2014 NHL Draft - Portraits Photo by Jeff Zelevansky/Getty Images

Until now, Andreas Englund has never had to live anywhere but home.

Sure, there were countless long bus rides to away games where his club team would stay a couple nights in a hotel, and he’s even participated in a handful of international tournaments in Finland, Canada and Slovakia. But never has he packed his bags for a journey of such longevity.

Born and raised in Stockholm, Sweden, Englund had the benefit of playing professional, junior and minor hockey all in the city he grew up in.

Now, at the age of 20, he’s moving out of his parents’ home, leaving his friends and family, and crossing the Atlantic to begin on a hopeful road to the NHL.

That’s a big leap.

“The hockey part is what I’ve been doing for a long time,” said Englund after the final practice before the Senators’ rookie squad headed to London. “So it’s for sure going to be different, but I’m prepared for it...I hope my mom and dad have taught me what I need to know.”

The first drastic change that comes to mind? Definitely adjusting to smaller rink dimensions.

“My game with the puck has got to be quicker,” admitted Englund. “Back in Sweden, it’s a lot more ice and you have more time. That’s going to be a big part of the game.”

The changes inside the arena will soon be in the back of his mind. For a player of Englund’s caliber, tighter corners and a skinnier neutral zone will take little time adapting to. But outside of the rink, it’s not so much measurements, but a different culture and lifestyle.

“You definitely ride in a car more over here,” the 6’3 defender acknowledged. “Back in Sweden, and Stockholm especially, you’re using trains and buses pretty much everywhere you go. I’m not sure about the different stuff around the house, I guess I’ll find out when I get my own place.”

Englund isn’t that worried, though - or at least he doesn’t seem to be. His teammates know what he’s got ahead of him, and they’ve been quick to help with “all the questions” he has.

“I won’t be on my own out here. I’ve got at least 20 guys here for me.”

Englund’s game speaks for itself in the defensive zone. Known as a specialist in his own end, the young Swede’s defending abilities earned him top pairing minutes at the 2016 World Junior Championships. And all while wearing the “C” on his chest.
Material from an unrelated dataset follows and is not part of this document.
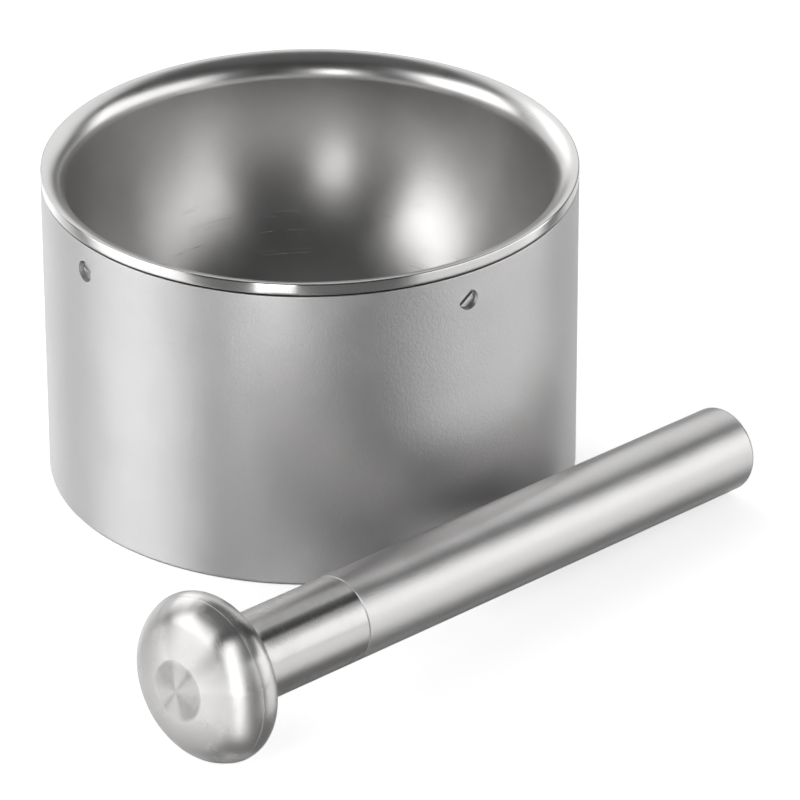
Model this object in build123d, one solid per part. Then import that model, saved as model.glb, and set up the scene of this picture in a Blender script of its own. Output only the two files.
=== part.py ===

A physical presence on the ice with an exceptional first pass, the only weapon that might be missing from his arsenal is offensive flare. In the past two seasons with Djurgardens’ top squad, Englund had 11 (4, 7) points in 95 games. But for the player and the organization, it’s something they look to develop, not fret about.

“That’s something I need to work on,” accepts Englund. “Getting shots through and making them precise. There’s definitely some things I can work on, but my biggest strength is my defensive game and that’s what I’m going to rely on.”

Ottawa’s 2014 second round draft pick is one of many players to come out of Djurgardens into the Senators’ organization. Former Senators Tobias Lindberg and Mika Zibanejad played for the famous Stockholm hockey club in their teens, as did current Senator Frederik Claesson.

“The dream has always been to make an NHL team,” said Englund. “I’ll probably be playing in the AHL (this year), but I’m going to do my best at camp and do everything I can to make the team.”

Whether he’s in the nation’s capital or four hours down the road in Upstate New York come Oct. 12, the to-do list won’t be short; apartment hunting, furniture shopping, trips to the grocery store.

And call mom. That’s probably the most important one.

“We’ve had quite a few (phone calls). We’ve been talking quite a bit back and forth, but there’s kind of a time change, too. I think she’s doing alright. I hope so.”